_The problem_
Starting at the line with "make_waistband()" in it, reproduce each line below through the last one, exactly, and include nothing else.
============================================================
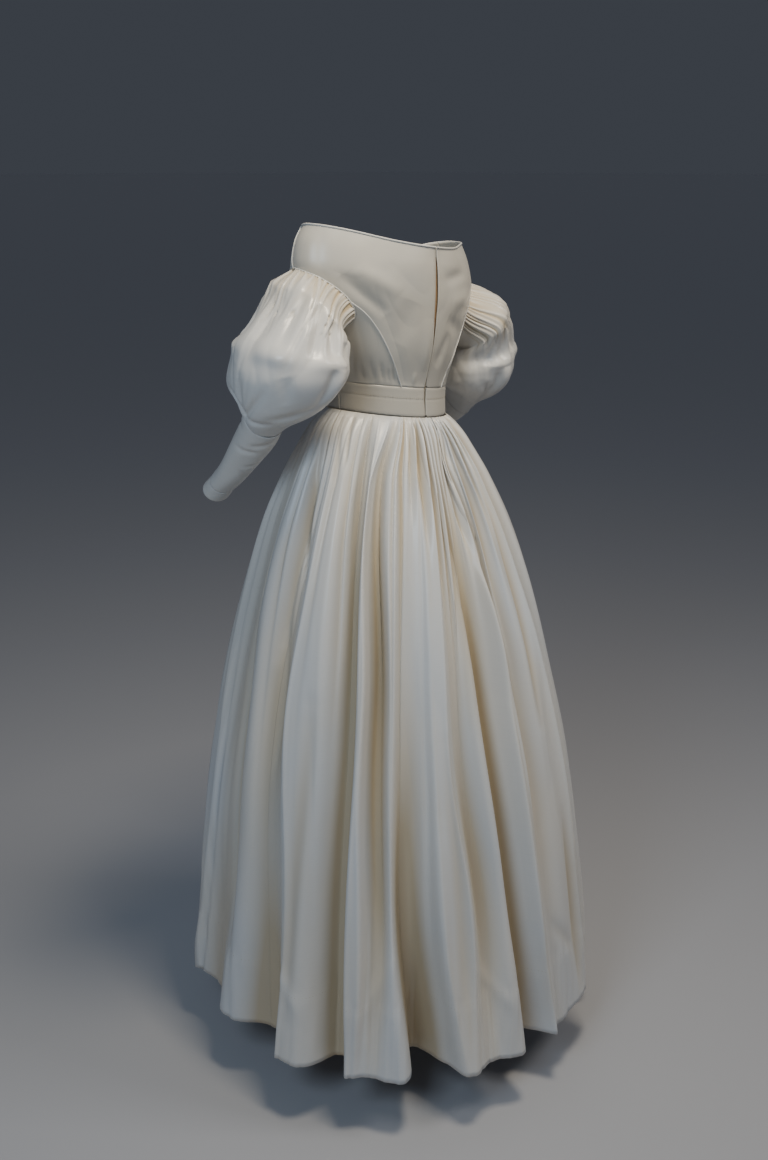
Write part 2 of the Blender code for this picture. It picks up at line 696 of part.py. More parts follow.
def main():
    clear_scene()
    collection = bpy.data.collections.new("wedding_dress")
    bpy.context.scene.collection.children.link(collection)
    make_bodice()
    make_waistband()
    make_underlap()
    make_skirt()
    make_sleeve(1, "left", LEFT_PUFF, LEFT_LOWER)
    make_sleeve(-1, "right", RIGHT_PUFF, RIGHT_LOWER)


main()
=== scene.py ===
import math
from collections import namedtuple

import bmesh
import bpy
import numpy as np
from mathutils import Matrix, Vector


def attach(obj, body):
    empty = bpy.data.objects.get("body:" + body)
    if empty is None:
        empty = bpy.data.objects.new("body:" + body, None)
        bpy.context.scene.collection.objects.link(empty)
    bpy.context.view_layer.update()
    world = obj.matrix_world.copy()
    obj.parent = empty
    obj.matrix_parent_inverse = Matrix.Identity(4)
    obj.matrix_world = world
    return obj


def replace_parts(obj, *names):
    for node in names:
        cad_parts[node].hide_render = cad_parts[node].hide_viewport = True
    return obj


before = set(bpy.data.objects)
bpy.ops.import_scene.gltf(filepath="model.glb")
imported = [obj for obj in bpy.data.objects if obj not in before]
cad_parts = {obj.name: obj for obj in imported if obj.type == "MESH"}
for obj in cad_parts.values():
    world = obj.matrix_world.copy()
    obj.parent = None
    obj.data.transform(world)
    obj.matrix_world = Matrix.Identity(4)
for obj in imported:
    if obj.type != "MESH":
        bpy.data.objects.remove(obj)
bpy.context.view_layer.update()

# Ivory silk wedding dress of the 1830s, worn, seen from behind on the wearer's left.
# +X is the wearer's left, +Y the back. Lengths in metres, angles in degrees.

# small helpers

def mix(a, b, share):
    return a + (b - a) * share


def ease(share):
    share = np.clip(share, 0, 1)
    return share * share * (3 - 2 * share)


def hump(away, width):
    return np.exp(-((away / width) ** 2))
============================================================
_Output of the task_
    make_waistband()
    make_underlap()
    make_skirt()
    make_sleeve(1, "left", LEFT_PUFF, LEFT_LOWER)
    make_sleeve(-1, "right", RIGHT_PUFF, RIGHT_LOWER)


main()
=== scene.py ===
import math
from collections import namedtuple

import bmesh
import bpy
import numpy as np
from mathutils import Matrix, Vector


def attach(obj, body):
    empty = bpy.data.objects.get("body:" + body)
    if empty is None:
        empty = bpy.data.objects.new("body:" + body, None)
        bpy.context.scene.collection.objects.link(empty)
    bpy.context.view_layer.update()
    world = obj.matrix_world.copy()
    obj.parent = empty
    obj.matrix_parent_inverse = Matrix.Identity(4)
    obj.matrix_world = world
    return obj


def replace_parts(obj, *names):
    for node in names:
        cad_parts[node].hide_render = cad_parts[node].hide_viewport = True
    return obj


before = set(bpy.data.objects)
bpy.ops.import_scene.gltf(filepath="model.glb")
imported = [obj for obj in bpy.data.objects if obj not in before]
cad_parts = {obj.name: obj for obj in imported if obj.type == "MESH"}
for obj in cad_parts.values():
    world = obj.matrix_world.copy()
    obj.parent = None
    obj.data.transform(world)
    obj.matrix_world = Matrix.Identity(4)
for obj in imported:
    if obj.type != "MESH":
        bpy.data.objects.remove(obj)
bpy.context.view_layer.update()

# Ivory silk wedding dress of the 1830s, worn, seen from behind on the wearer's left.
# +X is the wearer's left, +Y the back. Lengths in metres, angles in degrees.

# small helpers

def mix(a, b, share):
    return a + (b - a) * share


def ease(share):
    share = np.clip(share, 0, 1)
    return share * share * (3 - 2 * share)


def hump(away, width):
    return np.exp(-((away / width) ** 2))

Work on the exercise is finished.